You’ll find a small flap that you can remove from the boot floor, creating a bit more space, but it’s there to make the loading area flat with the seats down. We reckon most folks will simply store that in their shed and make the most of what space there is.
And no, you won’t find a full size spare wheel, only a space saver.
The standard equipment list is quite good, including blind spot monitoring, autonomous braking, reversing camera, rear cross-traffic alert and Mazda’s MZD Connect infotainment as standard.
This gives you digital radio, Bluetooth phone and audio streaming, Pandora and Stitcher apps, sat-nav and a 7.0-inch touchscreen display. Although it must be mentioned that only certain aspects of the touch screen actually work. Some functions can only be controlled through the rotary dial in the centre console.
Engine and transmission
Open the bonnet and you’ll find a 2.0-litre four-cylinder petrol motor that has no forced induction. Instead, Mazda’s Skyactive tech means that with high compression (13:1), it can burn fuel a lot more efficiently, extracting the most power possible.
The little engine makes 109kW and 192Nm, so it’s never going to be a hot-hatch, but it’s enough to get it to 100kmh in a little over nine seconds. It’s also happiest if you’re not running around with your foot flat to the floor, where the engine starts to sound a little buzzy.
You can also activate a “Sport” mode for the transmission which holds onto the gears a bit longer (and keeping it in its powerband) however the auto’s not the smoothest shifter when doing that. Again, it’s at part throttle that the CX-3 stays its happiest.
When you do that, it’s actually quite efficient for a small petrol SUV. At 6.1L/100km, it’s going to give you a range of around 750km from the 48 litre fuel tank, as long as you’re not trying to extract maximum performance from its engine.
The ride is good, better than higher grade models on bigger wheels, and it handles reasonably well for a small “SUV”. The steering is also direct, but there’s enough weight to be satisfying.
But let’s put this into context dynamically. This isn’t a Golf GTI. It isn’t a luxo-barge like an Audi Q7. For its size and stance, the CX-3 is pleasant, though nothing outstanding.
The CX-3 was last crash tested in 2015, but since then the only update has been cosmetic. It scored 36.44 out of a possible 37 points, earning it a five star safety rating. However if you’re looking at the latest criteria for safety scores, without autonomous braking the CX-3 would be a four or five star score these days. Thankfully, the latest CX-3 gets AEB so although it hasn’t been retested, we’d expect a five star result.
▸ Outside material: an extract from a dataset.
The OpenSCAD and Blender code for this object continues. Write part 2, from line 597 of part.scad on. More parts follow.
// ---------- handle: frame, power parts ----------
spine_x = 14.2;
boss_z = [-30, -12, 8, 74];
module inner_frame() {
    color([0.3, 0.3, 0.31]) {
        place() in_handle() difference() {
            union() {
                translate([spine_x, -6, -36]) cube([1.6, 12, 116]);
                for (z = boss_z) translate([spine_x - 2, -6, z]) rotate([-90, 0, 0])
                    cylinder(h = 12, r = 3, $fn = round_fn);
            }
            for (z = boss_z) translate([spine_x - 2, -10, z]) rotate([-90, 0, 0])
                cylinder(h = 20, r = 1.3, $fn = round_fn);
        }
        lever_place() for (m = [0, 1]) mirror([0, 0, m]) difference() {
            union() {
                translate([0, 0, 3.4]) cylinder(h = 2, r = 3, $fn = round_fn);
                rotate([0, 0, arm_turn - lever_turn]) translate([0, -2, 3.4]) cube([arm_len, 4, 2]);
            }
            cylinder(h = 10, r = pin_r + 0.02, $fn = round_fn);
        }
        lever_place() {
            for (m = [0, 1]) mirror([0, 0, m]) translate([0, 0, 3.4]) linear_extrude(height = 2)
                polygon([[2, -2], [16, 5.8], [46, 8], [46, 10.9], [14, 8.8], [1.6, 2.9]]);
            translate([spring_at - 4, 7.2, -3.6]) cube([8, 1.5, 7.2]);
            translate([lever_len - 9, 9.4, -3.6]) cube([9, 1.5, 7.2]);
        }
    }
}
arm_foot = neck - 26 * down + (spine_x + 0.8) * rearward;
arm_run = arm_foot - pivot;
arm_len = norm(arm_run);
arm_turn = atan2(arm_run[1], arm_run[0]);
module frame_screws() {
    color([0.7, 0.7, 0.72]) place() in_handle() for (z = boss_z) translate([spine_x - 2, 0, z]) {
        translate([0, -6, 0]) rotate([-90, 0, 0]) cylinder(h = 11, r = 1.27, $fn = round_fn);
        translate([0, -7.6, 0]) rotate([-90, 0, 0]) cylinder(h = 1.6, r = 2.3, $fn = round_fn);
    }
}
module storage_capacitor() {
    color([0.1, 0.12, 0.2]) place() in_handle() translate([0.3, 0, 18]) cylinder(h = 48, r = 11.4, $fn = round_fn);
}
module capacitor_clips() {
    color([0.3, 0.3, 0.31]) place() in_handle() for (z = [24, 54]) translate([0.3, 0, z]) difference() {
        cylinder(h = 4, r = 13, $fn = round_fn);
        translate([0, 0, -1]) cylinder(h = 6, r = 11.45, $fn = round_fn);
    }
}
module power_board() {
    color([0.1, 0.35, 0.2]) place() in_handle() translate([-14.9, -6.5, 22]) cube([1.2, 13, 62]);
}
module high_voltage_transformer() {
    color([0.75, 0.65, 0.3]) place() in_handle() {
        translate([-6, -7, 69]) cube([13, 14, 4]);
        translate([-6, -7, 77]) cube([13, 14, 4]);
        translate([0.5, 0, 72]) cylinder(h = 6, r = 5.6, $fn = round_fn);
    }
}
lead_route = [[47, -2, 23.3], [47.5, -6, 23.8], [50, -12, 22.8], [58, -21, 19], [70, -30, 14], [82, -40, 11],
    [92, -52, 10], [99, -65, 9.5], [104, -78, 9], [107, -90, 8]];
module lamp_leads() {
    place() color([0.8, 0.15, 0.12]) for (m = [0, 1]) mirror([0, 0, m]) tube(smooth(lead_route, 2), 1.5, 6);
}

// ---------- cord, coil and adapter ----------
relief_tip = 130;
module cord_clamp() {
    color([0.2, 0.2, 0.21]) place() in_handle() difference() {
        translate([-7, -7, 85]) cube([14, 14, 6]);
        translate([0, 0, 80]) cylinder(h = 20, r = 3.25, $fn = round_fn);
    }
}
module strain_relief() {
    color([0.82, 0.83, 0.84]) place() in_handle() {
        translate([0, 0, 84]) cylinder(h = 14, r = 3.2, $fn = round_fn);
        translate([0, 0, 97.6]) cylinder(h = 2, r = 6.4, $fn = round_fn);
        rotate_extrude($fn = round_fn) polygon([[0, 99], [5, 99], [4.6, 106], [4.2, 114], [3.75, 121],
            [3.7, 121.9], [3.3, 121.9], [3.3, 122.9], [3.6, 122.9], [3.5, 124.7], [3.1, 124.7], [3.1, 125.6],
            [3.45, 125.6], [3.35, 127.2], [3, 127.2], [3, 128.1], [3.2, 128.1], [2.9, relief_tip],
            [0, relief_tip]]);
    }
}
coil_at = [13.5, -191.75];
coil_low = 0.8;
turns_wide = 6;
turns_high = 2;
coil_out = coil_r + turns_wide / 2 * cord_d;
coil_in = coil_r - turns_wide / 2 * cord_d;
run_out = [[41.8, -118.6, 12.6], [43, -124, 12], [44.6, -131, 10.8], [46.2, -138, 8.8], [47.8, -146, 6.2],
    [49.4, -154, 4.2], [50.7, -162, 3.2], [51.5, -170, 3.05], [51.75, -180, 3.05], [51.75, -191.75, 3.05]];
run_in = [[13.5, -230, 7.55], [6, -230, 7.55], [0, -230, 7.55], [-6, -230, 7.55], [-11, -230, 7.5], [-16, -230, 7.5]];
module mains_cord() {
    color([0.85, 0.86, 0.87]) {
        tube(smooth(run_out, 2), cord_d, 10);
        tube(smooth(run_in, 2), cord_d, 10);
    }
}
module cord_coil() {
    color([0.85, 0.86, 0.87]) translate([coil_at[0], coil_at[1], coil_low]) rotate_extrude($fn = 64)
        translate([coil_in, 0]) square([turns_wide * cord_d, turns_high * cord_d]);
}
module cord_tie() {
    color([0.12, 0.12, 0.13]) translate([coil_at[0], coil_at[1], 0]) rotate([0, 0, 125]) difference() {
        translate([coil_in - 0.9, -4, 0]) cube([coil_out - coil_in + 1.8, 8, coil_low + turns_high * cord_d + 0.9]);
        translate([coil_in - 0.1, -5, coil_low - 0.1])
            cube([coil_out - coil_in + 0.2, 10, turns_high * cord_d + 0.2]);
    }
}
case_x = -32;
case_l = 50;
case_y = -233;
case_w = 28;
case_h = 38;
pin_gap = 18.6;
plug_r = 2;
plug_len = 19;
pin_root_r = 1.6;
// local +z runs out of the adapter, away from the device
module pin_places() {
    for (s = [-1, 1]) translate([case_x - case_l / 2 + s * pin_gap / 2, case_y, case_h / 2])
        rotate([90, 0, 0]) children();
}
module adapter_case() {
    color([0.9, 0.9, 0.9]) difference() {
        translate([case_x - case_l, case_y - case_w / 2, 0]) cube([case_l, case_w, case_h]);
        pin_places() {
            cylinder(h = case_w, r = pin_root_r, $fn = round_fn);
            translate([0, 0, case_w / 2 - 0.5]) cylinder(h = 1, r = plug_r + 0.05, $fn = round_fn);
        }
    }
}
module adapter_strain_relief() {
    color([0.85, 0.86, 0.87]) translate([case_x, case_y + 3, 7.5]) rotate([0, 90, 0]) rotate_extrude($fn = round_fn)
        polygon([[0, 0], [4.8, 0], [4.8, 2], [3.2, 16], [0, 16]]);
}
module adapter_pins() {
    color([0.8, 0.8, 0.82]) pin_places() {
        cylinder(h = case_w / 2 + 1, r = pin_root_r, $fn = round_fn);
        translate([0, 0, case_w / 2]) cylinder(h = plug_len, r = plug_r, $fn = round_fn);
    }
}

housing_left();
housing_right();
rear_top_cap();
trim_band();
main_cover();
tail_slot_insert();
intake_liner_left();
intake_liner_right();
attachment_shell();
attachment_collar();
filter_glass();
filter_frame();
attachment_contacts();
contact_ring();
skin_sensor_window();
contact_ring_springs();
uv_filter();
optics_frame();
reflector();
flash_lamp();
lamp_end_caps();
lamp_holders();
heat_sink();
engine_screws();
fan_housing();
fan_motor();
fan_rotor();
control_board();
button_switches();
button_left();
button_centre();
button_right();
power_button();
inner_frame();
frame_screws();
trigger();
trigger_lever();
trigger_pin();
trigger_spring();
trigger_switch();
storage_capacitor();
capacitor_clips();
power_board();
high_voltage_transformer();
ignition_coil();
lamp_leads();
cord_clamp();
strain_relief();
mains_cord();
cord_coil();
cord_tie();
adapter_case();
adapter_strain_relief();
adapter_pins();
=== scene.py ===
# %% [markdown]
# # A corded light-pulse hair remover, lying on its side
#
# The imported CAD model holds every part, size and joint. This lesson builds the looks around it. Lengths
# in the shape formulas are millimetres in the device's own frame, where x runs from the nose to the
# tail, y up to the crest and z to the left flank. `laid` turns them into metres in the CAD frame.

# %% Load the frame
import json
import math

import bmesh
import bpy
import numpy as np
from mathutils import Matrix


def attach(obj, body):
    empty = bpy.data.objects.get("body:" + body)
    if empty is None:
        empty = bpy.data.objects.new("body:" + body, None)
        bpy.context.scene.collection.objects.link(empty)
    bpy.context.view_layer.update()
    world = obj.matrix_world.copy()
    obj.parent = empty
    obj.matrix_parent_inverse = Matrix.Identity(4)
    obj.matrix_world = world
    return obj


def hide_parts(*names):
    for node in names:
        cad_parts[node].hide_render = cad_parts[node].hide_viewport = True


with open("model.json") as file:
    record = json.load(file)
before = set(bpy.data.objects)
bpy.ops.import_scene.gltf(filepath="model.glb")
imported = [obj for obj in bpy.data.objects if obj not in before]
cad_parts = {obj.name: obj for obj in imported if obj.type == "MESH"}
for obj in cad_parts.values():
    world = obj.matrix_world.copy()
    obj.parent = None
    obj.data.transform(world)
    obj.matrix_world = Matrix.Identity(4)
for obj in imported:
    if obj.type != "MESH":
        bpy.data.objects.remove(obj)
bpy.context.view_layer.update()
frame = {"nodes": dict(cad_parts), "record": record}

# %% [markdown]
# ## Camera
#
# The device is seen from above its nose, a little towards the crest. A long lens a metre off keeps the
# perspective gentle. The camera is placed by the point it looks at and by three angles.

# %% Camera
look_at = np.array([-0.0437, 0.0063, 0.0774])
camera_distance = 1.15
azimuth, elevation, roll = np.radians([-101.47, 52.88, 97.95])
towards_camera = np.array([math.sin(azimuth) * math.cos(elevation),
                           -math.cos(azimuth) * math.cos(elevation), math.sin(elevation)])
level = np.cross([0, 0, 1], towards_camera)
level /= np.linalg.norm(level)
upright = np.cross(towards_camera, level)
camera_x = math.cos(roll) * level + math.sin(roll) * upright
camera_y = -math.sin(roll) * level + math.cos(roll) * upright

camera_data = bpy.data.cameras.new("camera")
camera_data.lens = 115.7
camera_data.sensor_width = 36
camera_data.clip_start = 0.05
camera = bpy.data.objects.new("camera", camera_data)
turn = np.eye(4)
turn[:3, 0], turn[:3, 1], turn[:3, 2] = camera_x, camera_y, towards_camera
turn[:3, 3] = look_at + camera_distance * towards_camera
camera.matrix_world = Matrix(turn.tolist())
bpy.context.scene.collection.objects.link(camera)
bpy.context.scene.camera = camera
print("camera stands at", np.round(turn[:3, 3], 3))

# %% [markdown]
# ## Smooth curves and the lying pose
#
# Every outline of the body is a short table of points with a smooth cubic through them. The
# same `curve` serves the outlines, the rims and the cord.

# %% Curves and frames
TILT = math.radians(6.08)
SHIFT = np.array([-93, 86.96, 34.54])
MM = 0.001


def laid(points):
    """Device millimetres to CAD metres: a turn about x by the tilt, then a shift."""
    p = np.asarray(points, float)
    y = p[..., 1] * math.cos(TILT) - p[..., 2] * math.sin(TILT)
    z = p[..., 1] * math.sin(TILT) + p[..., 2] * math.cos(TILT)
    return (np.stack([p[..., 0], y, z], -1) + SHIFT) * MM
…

Six airbags, ESC, traction control and Isofix points on the two outer seats round out the safety suite.
Warranty and servicing
Mazda offers a three-year/unlimited-kilometre warranty in Australia, with lifetime capped service pricing.
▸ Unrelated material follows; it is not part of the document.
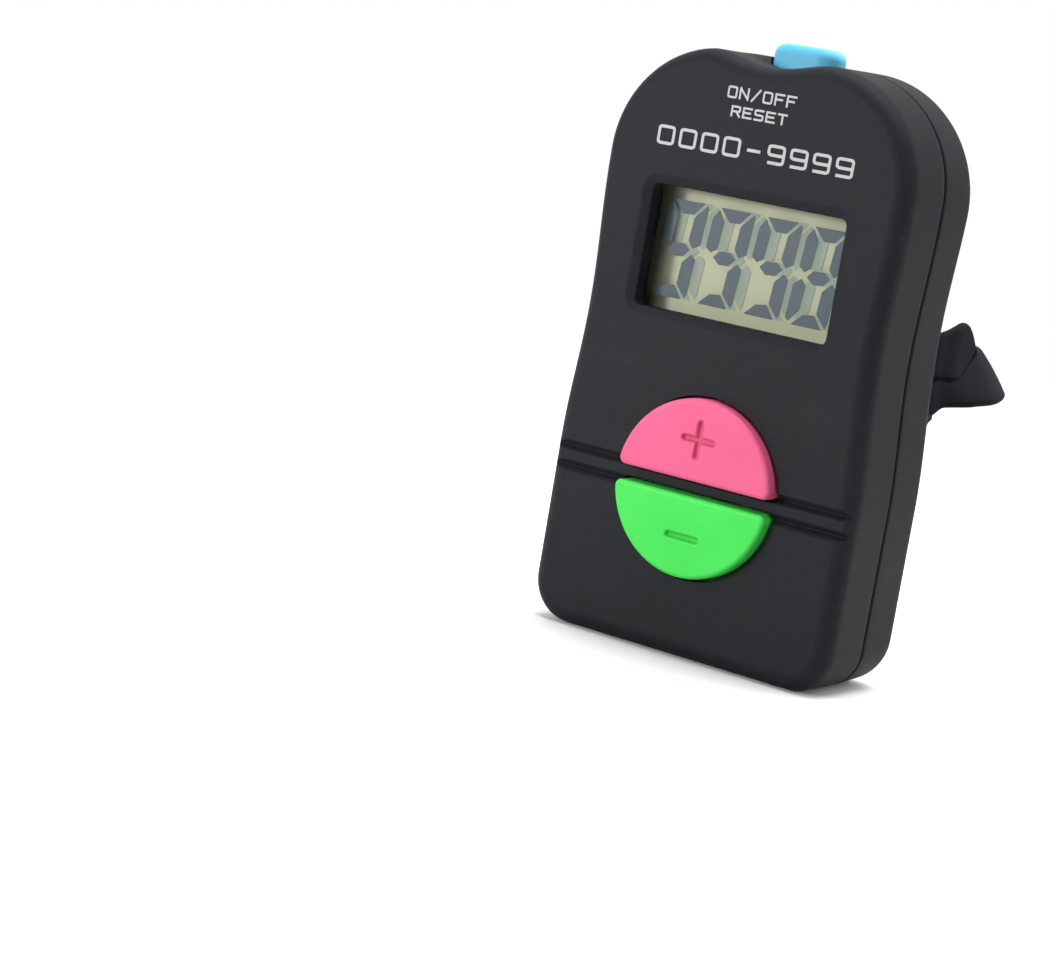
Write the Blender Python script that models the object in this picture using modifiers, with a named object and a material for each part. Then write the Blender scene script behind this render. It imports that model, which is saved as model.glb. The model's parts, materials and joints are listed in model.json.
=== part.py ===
"""Digital tally counter: a two-shell case with a display, three buttons, a board, a cell and a strap.

The frame: +X is to the right of someone who reads the display, +Z is up along the case, and the face
looks along -Y. The origin is the middle of the case's bottom end. Lengths are in metres.
"""

import math

import bmesh
import bpy
from mathutils import Matrix, Vector

MM = 0.001

# Case
CASE_HEIGHT = 65.0 * MM
FOOT_WIDTH = 38.2 * MM
WAIST_WIDTH = 36.6 * MM
HEAD_WIDTH = 37.7 * MM
CASE_DEPTH = 15.5 * MM
FRONT_SHELL_DEPTH = 7.8 * MM
WAIST_Z = 36.3 * MM
FOOT_SHOULDER_Z = 20.0 * MM
HEAD_CORNER_R = 12.4 * MM
FOOT_CORNER_R = 4.8 * MM
BACK_CORNER_EXTRA = 1.0 * MM
EDGE_R = 1.9 * MM
SIDE_WALL = 1.8 * MM
FACE_WALL = 2.1 * MM
BACK_WALL = 1.6 * MM
PARTING_GAP = 0.3 * MM
LIP_WALL = 0.7 * MM
LIP_LENGTH = 1.1 * MM
GAP = 0.3 * MM
THIN_GAP = 0.2 * MM

# Display window and display
WINDOW_WIDTH = 23.7 * MM
WINDOW_HEIGHT = 13.3 * MM
WINDOW_CENTRE_Z = 43.1 * MM
WINDOW_CORNER_R = 0.8 * MM
RIM_WIDTH = 1.2 * MM
RIM_DEPTH = 0.45 * MM
GLASS_MARGIN = 1.2 * MM
GLASS_THICK = 0.6 * MM
LEDGE_HEIGHT = 2.4 * MM
REFLECTOR_THICK = 0.3 * MM
FRAME_WALL = 0.9 * MM
FRAME_SHELF = 1.4 * MM
STRIP_THICK = 1.6 * MM
STRIP_END_MARGIN = 1.0 * MM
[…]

Service intervals are every 12 months or 10,000km, whichever comes first. The first five service intervals will cost $286 and $314 alternating between the two, however every 40,000km there’s an extra $200 to replace the cabin air filter and brake fluid. All in all, quite reasonable pricing, even through a dealer.
Here’s the deal
Considering the Mazda2 Maxx gets much of the same equipment, has the same amount of room, and is more economical, it is quite a compelling buy. It also starts at $17,690, which is a saving of $5200 – that’s a fair help for the hip pocket.
But even though the CX-3 only has 8mm more ground clearance than the Mazda2, its bigger engine and better trim make it feel a bit more solid. In fact, it weighs nearly 200kg more than the donor car. Drive them back to back, and you’d be forgiven for spending the extra $5K.
Clearly, the Mazda2 is the better buy. But the CX-3 is the more substantial car.